**Set task**:
Print exactly the part opening with the line containing "and its windows" and closing with the line containing "obj.matrix_world = world", with both of those lines included.

**Dataset extract**:
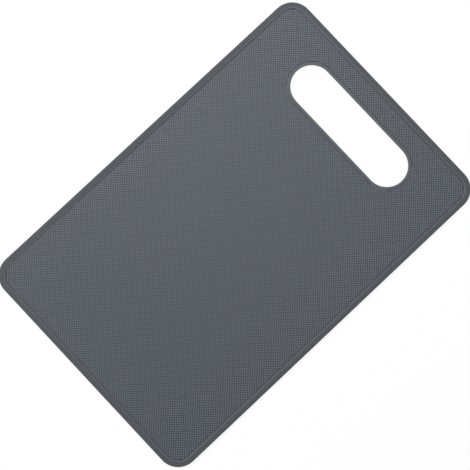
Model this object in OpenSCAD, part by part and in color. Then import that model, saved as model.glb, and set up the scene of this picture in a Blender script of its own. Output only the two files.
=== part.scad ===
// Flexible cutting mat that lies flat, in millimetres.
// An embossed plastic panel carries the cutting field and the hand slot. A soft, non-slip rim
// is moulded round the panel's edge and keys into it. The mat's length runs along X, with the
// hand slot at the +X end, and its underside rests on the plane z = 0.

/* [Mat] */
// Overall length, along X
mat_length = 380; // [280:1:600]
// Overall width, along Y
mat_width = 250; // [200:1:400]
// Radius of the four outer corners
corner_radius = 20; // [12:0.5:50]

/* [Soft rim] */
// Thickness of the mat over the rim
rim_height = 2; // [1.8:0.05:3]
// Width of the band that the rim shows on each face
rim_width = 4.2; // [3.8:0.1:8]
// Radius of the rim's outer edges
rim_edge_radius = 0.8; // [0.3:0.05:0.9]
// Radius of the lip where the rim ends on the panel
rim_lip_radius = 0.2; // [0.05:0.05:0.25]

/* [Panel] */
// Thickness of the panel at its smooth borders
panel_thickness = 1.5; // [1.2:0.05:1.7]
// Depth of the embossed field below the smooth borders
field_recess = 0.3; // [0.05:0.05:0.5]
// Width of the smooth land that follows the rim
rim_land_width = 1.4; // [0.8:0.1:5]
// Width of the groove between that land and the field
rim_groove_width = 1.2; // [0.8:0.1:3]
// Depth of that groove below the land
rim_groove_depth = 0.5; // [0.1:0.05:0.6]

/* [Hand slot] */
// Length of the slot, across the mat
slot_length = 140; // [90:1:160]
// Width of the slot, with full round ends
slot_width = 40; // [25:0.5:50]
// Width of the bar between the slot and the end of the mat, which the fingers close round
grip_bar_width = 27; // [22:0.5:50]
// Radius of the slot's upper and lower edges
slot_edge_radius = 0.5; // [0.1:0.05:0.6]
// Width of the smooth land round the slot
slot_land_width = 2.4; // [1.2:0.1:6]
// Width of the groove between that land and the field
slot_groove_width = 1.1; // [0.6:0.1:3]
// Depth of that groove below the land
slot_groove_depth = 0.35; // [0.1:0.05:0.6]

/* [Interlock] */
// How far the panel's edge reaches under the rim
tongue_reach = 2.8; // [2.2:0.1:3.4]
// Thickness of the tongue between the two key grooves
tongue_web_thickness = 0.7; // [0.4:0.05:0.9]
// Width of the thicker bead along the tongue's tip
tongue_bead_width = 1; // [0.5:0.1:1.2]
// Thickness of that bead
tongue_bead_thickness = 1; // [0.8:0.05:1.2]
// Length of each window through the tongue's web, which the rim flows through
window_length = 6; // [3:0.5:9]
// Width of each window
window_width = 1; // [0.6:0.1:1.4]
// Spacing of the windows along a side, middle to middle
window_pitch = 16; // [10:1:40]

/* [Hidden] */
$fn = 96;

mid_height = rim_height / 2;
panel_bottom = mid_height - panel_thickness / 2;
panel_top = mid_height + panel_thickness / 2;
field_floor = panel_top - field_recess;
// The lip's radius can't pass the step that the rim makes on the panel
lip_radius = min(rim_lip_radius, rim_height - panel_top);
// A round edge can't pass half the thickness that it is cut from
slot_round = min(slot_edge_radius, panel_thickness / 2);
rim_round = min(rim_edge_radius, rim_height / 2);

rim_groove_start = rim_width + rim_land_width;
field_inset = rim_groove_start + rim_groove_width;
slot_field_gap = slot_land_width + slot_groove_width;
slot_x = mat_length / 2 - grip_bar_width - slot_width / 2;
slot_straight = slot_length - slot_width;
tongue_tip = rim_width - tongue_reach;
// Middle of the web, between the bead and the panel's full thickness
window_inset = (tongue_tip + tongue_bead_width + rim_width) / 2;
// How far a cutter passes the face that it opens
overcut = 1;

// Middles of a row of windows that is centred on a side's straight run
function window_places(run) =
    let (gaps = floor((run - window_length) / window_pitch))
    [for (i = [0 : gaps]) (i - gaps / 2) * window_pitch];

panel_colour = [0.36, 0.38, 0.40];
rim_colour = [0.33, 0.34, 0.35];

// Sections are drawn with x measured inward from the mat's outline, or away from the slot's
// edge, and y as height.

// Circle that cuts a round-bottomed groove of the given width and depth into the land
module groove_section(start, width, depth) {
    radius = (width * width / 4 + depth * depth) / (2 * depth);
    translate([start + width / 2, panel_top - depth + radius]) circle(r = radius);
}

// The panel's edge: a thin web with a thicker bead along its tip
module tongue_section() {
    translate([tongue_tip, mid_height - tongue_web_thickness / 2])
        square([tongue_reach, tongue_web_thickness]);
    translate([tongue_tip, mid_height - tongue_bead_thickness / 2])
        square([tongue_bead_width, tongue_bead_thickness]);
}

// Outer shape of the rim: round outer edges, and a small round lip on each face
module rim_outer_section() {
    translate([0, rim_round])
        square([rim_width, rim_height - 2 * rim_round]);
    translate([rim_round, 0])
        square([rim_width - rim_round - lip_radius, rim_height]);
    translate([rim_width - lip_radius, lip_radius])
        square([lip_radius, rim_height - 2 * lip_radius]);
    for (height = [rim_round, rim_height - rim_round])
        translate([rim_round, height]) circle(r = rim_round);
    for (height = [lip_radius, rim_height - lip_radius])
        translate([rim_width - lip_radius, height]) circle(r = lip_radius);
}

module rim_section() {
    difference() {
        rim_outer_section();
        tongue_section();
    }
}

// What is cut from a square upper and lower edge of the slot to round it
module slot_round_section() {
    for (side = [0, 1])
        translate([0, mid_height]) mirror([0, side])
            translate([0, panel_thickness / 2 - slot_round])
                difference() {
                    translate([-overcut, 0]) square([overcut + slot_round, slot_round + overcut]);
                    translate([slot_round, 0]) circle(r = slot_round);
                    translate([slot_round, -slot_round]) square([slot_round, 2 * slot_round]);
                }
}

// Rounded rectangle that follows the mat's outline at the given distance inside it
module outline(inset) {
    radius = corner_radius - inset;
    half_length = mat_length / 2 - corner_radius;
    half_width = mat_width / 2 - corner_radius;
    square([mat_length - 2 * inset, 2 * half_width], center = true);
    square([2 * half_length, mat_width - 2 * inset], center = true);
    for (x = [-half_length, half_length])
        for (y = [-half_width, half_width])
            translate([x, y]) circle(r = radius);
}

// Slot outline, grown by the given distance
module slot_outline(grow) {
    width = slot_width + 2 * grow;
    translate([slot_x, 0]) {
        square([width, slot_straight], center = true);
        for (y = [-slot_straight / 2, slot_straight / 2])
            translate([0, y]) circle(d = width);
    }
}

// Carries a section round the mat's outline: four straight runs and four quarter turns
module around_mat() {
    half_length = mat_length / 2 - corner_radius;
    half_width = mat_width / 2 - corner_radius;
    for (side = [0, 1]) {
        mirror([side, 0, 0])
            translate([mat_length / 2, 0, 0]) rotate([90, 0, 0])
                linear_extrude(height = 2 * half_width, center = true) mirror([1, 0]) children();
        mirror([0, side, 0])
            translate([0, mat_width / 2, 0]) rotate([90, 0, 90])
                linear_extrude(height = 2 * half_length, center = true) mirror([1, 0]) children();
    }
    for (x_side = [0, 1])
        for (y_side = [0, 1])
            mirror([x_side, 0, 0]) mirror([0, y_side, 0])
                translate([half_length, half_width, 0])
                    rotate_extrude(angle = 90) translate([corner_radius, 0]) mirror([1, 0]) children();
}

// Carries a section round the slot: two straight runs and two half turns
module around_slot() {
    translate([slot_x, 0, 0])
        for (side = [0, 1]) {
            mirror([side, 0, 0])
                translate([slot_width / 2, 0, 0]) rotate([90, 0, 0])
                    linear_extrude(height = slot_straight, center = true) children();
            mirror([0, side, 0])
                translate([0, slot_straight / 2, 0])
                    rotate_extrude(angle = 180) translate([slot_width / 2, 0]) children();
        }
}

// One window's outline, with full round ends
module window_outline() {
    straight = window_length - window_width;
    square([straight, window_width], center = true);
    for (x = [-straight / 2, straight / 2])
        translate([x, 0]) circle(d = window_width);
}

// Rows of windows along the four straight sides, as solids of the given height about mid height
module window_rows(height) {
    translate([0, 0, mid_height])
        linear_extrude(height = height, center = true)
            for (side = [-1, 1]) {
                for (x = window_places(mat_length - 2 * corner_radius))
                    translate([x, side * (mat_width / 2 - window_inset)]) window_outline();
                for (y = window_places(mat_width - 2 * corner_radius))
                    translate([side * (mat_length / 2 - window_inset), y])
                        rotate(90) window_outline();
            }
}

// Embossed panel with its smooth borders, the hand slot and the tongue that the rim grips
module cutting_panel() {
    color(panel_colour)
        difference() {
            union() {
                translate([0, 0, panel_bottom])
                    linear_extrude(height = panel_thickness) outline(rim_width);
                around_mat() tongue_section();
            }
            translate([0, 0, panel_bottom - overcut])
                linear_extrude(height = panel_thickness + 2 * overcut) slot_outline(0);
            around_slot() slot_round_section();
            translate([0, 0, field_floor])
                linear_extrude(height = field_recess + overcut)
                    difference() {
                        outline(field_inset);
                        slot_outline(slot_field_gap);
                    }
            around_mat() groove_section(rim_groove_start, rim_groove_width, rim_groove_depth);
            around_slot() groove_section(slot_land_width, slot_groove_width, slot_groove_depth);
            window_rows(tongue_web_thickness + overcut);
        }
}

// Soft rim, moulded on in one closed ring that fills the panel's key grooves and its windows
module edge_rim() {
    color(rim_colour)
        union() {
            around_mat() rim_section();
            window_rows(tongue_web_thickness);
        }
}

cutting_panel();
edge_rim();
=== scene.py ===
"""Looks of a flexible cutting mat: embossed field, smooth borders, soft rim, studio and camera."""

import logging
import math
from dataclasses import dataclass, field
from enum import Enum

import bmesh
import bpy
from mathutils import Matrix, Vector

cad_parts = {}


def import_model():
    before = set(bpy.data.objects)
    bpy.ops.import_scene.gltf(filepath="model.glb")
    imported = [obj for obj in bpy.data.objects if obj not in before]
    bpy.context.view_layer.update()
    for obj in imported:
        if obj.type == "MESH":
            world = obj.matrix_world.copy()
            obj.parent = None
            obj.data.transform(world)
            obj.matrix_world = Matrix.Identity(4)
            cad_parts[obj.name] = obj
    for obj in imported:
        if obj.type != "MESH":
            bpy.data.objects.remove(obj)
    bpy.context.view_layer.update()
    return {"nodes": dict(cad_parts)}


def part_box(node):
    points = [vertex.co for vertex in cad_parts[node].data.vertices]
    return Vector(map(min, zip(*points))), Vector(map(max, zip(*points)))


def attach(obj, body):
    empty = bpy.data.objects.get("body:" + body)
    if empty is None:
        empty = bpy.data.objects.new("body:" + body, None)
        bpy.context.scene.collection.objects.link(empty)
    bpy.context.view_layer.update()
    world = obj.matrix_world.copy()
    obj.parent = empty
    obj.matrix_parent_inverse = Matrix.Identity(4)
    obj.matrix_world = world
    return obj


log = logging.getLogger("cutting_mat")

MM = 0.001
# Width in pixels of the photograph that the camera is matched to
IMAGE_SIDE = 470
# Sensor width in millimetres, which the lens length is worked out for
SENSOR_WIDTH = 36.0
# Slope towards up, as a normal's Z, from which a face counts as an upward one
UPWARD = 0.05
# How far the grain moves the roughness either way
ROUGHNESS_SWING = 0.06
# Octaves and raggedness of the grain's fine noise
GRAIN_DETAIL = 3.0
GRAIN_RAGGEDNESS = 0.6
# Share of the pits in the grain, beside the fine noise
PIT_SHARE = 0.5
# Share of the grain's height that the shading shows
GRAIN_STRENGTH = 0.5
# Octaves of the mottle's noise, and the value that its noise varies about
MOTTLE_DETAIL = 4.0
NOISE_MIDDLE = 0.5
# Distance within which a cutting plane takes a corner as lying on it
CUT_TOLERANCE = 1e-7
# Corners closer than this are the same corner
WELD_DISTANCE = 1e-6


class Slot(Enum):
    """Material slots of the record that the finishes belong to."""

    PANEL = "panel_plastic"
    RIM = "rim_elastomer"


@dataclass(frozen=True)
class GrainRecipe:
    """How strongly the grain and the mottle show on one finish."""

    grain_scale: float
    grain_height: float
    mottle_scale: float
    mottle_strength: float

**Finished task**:
// Soft rim, moulded on in one closed ring that fills the panel's key grooves and its windows
module edge_rim() {
    color(rim_colour)
        union() {
            around_mat() rim_section();
            window_rows(tongue_web_thickness);
        }
}

cutting_panel();
edge_rim();
=== scene.py ===
"""Looks of a flexible cutting mat: embossed field, smooth borders, soft rim, studio and camera."""

import logging
import math
from dataclasses import dataclass, field
from enum import Enum

import bmesh
import bpy
from mathutils import Matrix, Vector

cad_parts = {}


def import_model():
    before = set(bpy.data.objects)
    bpy.ops.import_scene.gltf(filepath="model.glb")
    imported = [obj for obj in bpy.data.objects if obj not in before]
    bpy.context.view_layer.update()
    for obj in imported:
        if obj.type == "MESH":
            world = obj.matrix_world.copy()
            obj.parent = None
            obj.data.transform(world)
            obj.matrix_world = Matrix.Identity(4)
            cad_parts[obj.name] = obj
    for obj in imported:
        if obj.type != "MESH":
            bpy.data.objects.remove(obj)
    bpy.context.view_layer.update()
    return {"nodes": dict(cad_parts)}


def part_box(node):
    points = [vertex.co for vertex in cad_parts[node].data.vertices]
    return Vector(map(min, zip(*points))), Vector(map(max, zip(*points)))


def attach(obj, body):
    empty = bpy.data.objects.get("body:" + body)
    if empty is None:
        empty = bpy.data.objects.new("body:" + body, None)
        bpy.context.scene.collection.objects.link(empty)
    bpy.context.view_layer.update()
    world = obj.matrix_world.copy()
    obj.parent = empty
    obj.matrix_parent_inverse = Matrix.Identity(4)
    obj.matrix_world = world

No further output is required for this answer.